I think it is fair to say that kernel interpolation is a non-noisy kernel
regression. Of course, this would also depend on your choice of terminology
... I use the word regression to mean any sort of fitting of specific basis
functions to data - the fit doesn't have to be perfect. Interpolation, at
least in my mind, means that the fit does have to be perfect.

So when I say kernel interpolation I think it is fine to think of it as
regression that perfectly passes through any data points.

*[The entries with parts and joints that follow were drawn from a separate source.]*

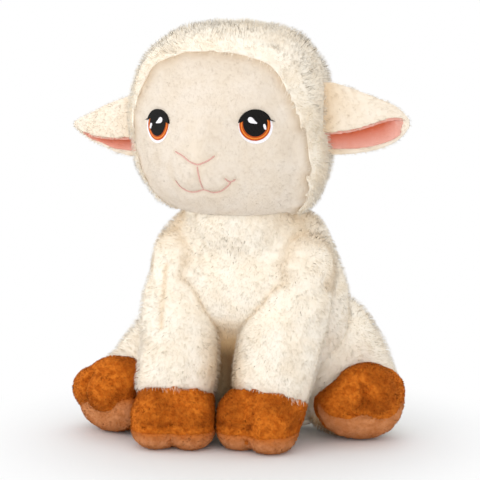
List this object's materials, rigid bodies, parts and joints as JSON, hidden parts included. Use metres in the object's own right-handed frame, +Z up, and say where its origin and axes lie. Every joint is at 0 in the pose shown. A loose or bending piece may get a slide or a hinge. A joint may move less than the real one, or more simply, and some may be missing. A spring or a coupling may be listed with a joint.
{
  "type": "plush sheep",
  "caption": "Sitting plush lamb with a woolly hood, folded ears with pink linings, embroidered eyes, floppy legs and brown cloven hooves.",
  "frame": {"origin": "on the floor under the middle of the toy's box", "axes": "+Z up; the sheep faces -Y; its own left side is at +X"},
  "size_m": [0.2004, 0.1528, 0.247],
  "materials": {
    "wool_plush": "long cream pile",
    "short_plush": "short cream pile",
    "filling": "loose fibre",
    "pellet_cloth": "plain woven bag of pellets",
    "velour": "rust brown velour",
    "sole_velour": "lighter tan velour, brushed flat",
    "pink_plush": "short salmon pink pile",
    "white_thread": "satin stitch",
    "amber_thread": "satin stitch",
    "black_thread": "satin stitch",
    "pink_thread": "satin stitch"
  },
  "bodies": {
    "torso": {"body_cover": "wool_plush", "chest_panel": "wool_plush", "base_panel": "short_plush", "body_stuffing": "filling", "pellet_bag": "pellet_cloth"},
    "neck": {"neck_core": "filling"},
    "head": {"wool_hood": "wool_plush", "face_panel": "short_plush", "head_stuffing": "filling", "eye_white_left": "white_thread", "eye_iris_left": "amber_thread", "eye_pupil_left": "black_thread", "eye_lash_left": "black_thread", "eye_white_right": "white_thread", "eye_iris_right": "amber_thread", "eye_pupil_right": "black_thread", "eye_lash_right": "black_thread", "nose_stitch": "pink_thread", "mouth_stitch": "pink_thread"},
    "left_ear": {"ear_left": "short_plush", "ear_lining_left": "pink_plush"},
    "right_ear": {"ear_right": "short_plush", "ear_lining_right": "pink_plush"},
    "left_front_leg": {"front_leg_left": "wool_plush", "front_leg_stuffing_left": "filling", "front_hoof_left": "velour", "front_sole_left": "sole_velour"},
    "right_front_leg": {"front_leg_right": "wool_plush", "front_leg_stuffing_right": "filling", "front_hoof_right": "velour", "front_sole_right": "sole_velour"},
    "left_hind_leg": {"hind_leg_left": "wool_plush", "hind_leg_stuffing_left": "filling", "hind_hoof_left": "velour", "hind_sole_left": "sole_velour"},
    "right_hind_leg": {"hind_leg_right": "wool_plush", "hind_leg_stuffing_right": "filling", "hind_hoof_right": "velour", "hind_sole_right": "sole_velour"},
    "tail": {"tail": "wool_plush"}
  },
  "joints": [
    {"name": "head_turn", "type": "hinge", "parent": "torso", "child": "neck", "pos_m": [-0.00057, -0.00954, 0.145], "axis": [0, 0, 1], "range_deg": [-20, 20], "stiffness_Nm_per_rad": 0.4},
    {"name": "head_nod", "type": "hinge", "parent": "neck", "child": "head", "pos_m": [-0.00057, -0.00954, 0.145], "axis": [0.9986, -0.0523, 0], "range_deg": [-10, 10], "stiffness_Nm_per_rad": 0.8},
    {"name": "left_ear_flap", "type": "hinge", "parent": "head", "child": "left_ear", "pos_m": [0.05315, -0.01636, 0.191], "axis": [0, 0, -1], "range_deg": [-20, 25], "stiffness_Nm_per_rad": 0.02},
    {"name": "right_ear_flap", "type": "hinge", "parent": "head", "child": "right_ear", "pos_m": [-0.0547, -0.01071, 0.191], "axis": [0, 0, 1], "range_deg": [-20, 25], "stiffness_Nm_per_rad": 0.02},
    {"name": "left_front_leg_swing", "type": "hinge", "parent": "torso", "child": "left_front_leg", "pos_m": [0.03243, -0.01254, 0.108], "axis": [-1, 0, 0], "range_deg": [0, 30], "stiffness_Nm_per_rad": 0.25},
    {"name": "right_front_leg_swing", "type": "hinge", "parent": "torso", "child": "right_front_leg", "pos_m": [-0.03357, -0.01254, 0.108], "axis": [-1, 0, 0], "range_deg": [0, 30], "stiffness_Nm_per_rad": 0.25},
    {"name": "left_hind_leg_lift", "type": "hinge", "parent": "torso", "child": "left_hind_leg", "pos_m": [0.05114, 0.03742, 0.023], "axis": [-0.891, -0.454, 0], "range_deg": [0, 25], "stiffness_Nm_per_rad": 0.25},
    {"name": "right_hind_leg_lift", "type": "hinge", "parent": "torso", "child": "right_hind_leg", "pos_m": [-0.05605, 0.02388, 0.023], "axis": [-0.848, 0.5299, 0], "range_deg": [0, 25], "stiffness_Nm_per_rad": 0.25},
    {"name": "tail_lift", "type": "hinge", "parent": "torso", "child": "tail", "pos_m": [-0.00057, 0.06046, 0.05], "axis": [1, 0, 0], "range_deg": [0, 35], "stiffness_Nm_per_rad": 0.006}
  ]
}
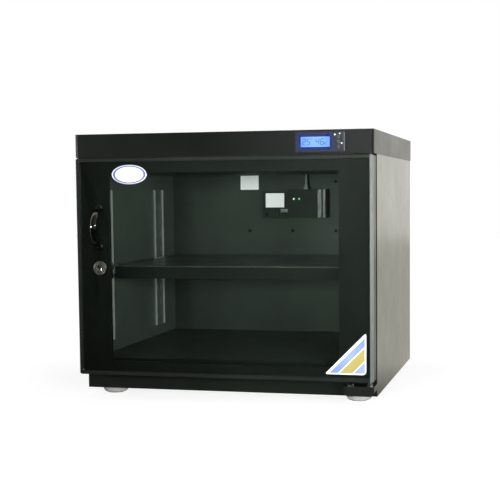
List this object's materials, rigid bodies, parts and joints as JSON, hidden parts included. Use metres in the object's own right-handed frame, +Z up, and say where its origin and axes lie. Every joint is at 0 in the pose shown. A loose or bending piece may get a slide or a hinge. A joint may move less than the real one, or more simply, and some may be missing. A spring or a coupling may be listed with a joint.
{
  "type": "camera dry cabinet",
  "caption": "Electronic dry cabinet for cameras and lenses: steel case, hinged tinted glass door with handle and lock, shelf, display and drying unit.",
  "frame": {"origin": "middle of the whole part's outline as seen from above, at the level of the feet's underside", "axes": "+X to the right as seen from the front, +Y from the door to the rear panel, +Z up"},
  "size_m": [0.48, 0.4695, 0.422],
  "materials": {
    "body_paint": "satin black powder coat",
    "frame_paint": "satin black powder coat",
    "cover_paint": "satin black powder coat",
    "liner_paint": "satin dark grey paint",
    "standard_steel": "semi-gloss grey",
    "zinc_steel": "zinc plated",
    "pin_steel": "bright turned steel",
    "bezel_plastic": "glossy black moulding",
    "button_plastic": "matte moulding",
    "screen": "lit display",
    "board": "printed board",
    "led": "lit lamp",
    "unit_plastic": "fine textured moulding",
    "white_plastic": "smooth white moulding",
    "desiccant": "matte granular block",
    "black_rubber": "matte black",
    "label": "coated blank label",
    "chrome": "polished",
    "nickel": "bright nickel plate",
    "handle_metal": "dark polished plate",
    "tinted_glass": "lightly tinted clear glass",
    "trim_metal": "semi-gloss black trim",
    "nylon": "natural nylon"
  },
  "bodies": {
    "cabinet": {"side_panel_left": "body_paint", "side_panel_right": "body_paint", "bottom_plate": "body_paint", "front_frame": "frame_paint", "liner_left": "liner_paint", "liner_right": "liner_paint", "liner_floor": "liner_paint", "liner_ceiling": "liner_paint", "liner_back": "liner_paint", "back_panel": "body_paint", "back_screws": "zinc_steel", "top_cover": "cover_paint", "display_bezel": "bezel_plastic", "lcd_screen": "screen", "display_board": "board", "status_led": "led", "standard_front_left": "standard_steel", "standard_front_right": "standard_steel", "standard_rear_left": "standard_steel", "standard_rear_right": "standard_steel", "standard_screws": "zinc_steel", "shelf_clips": "standard_steel", "wall_screws": "zinc_steel", "unit_housing": "unit_plastic", "unit_side_box": "unit_plastic", "unit_trims": "white_plastic", "unit_leds": "led", "desiccant_block": "desiccant", "unit_cable": "black_rubber", "cable_gland": "white_plastic", "unit_label": "label", "wall_label": "label", "power_inlet": "unit_plastic", "inlet_nut": "zinc_steel", "hinge_bracket_lower": "frame_paint", "hinge_bracket_upper": "zinc_steel", "hinge_pins": "pin_steel", "hinge_screws": "zinc_steel", "foot_cups": "chrome", "foot_pads": "black_rubber", "foot_screws": "zinc_steel"},
    "door": {"door_pan": "frame_paint", "door_trim": "trim_metal", "door_glass": "tinted_glass", "door_seal": "black_rubber", "door_bushes": "nylon", "handle": "handle_metal", "handle_screws": "zinc_steel", "lock_barrel": "nickel", "lock_nut": "zinc_steel", "oval_label": "label", "corner_label": "label"},
    "lock": {"lock_plug": "nickel", "lock_cam": "zinc_steel"},
    "set_button": {"button_set": "button_plastic"},
    "up_button": {"button_up": "button_plastic"},
    "down_button": {"button_down": "button_plastic"},
    "shelf": {"shelf_tray": "liner_paint"}
  },
  "joints": [
    {"name": "door_hinge", "type": "hinge", "parent": "cabinet", "child": "door", "pos_m": [0.23, -0.19475, 0.212], "axis": [0, 0, 1], "range_deg": [0, 110]},
    {"name": "lock_turn", "type": "hinge", "parent": "door", "child": "lock", "pos_m": [-0.2005, -0.19725, 0.21], "axis": [0, 1, 0], "range_deg": [0, 90]},
    {"name": "set_press", "type": "slide", "parent": "cabinet", "child": "set_button", "axis": [0, 1, 0], "range_m": [0, 0.001], "stiffness_N_per_m": 300, "springref_m": -0.001},
    {"name": "up_press", "type": "slide", "parent": "cabinet", "child": "up_button", "axis": [0, 1, 0], "range_m": [0, 0.001], "stiffness_N_per_m": 300, "springref_m": -0.001},
    {"name": "down_press", "type": "slide", "parent": "cabinet", "child": "down_button", "axis": [0, 1, 0], "range_m": [0, 0.001], "stiffness_N_per_m": 300, "springref_m": -0.001},
    {"name": "shelf_lift", "type": "slide", "parent": "cabinet", "child": "shelf", "axis": [0, 0, 1], "range_m": [0, 0.015]}
  ]
}
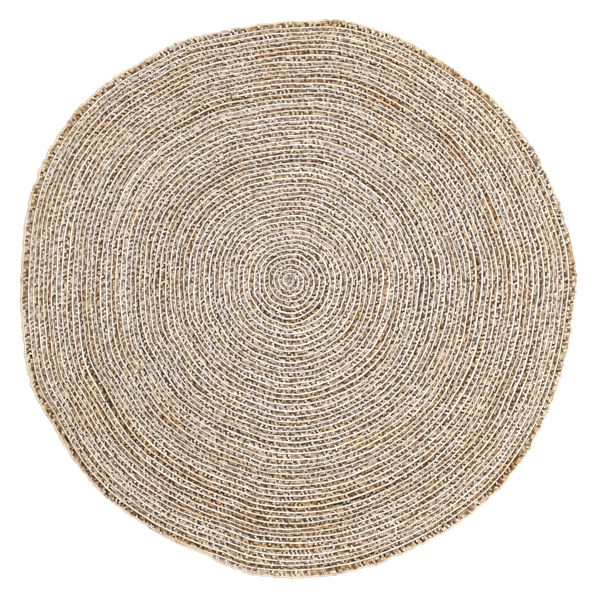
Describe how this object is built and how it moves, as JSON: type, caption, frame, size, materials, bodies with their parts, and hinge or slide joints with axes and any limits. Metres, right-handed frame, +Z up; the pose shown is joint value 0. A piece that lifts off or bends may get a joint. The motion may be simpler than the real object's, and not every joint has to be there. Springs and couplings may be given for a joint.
{
  "type": "round jute rug",
  "caption": "Round flat rug of plaited natural jute wound in a coil with a pale cord between the rounds, uneven rim and a drawn-in end.",
  "frame": {"origin": "on the floor, under the middle of the rug's box", "axes": "+Z up, out of the rug's face; +X to the right and +Y to the top of the rug as it is seen from above, with the widest bulge of the rim at -Y"},
  "size_m": [1.4947, 1.5015, 0.009],
  "materials": {
    "jute": "matte, coarse plaited natural jute, mottled tan, grey-brown and rust, with a cream cord beside each round"
  },
  "bodies": {
    "root": {"rug": "jute"}
  },
  "joints": []
}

Technically, I like to think of the fact that the data has noise as
independent of the strategy that you use to fit it. So you could perfectly
interpolate noisy data (a bad idea) and you could do a regression on noise-
less data (also bad, but not as bad). But yeah, I think it's probably safe to
say "non-noisy kernel regression".

As far as your real question, chapter 9 of my book talks about that, and the
reason I mention that here is that it is a complicated question. Just to
confirm, when you say dimension you mean physical dimension, not the number of
pieces of data, right?

The classical convergence bounds all deal with the smoothness of the data (or
rather the function that generated the data) and the smoothness of the
reproducing kernel. The relevance of the smoothness is augmented by the
dimension, so the dimension can be relevant. Arguably, this is why
statisticians like Michael Stein would say that Gaussians are not appropriate
for low dimensions (too much smooothness) but are necessary for high
dimensions (because without the smoothness the convergence is too slow).

Some recent results
([http://epubs.siam.org/doi/abs/10.1137/10080138X](http://epubs.siam.org/doi/abs/10.1137/10080138X))
talk about dimension independent bounds, but with some caveats, and almost
entirely from the numerical analysis standpoint (which can be tough to read).

Sorry to sort of fork the answer into pieces there. Anything else I can help
with?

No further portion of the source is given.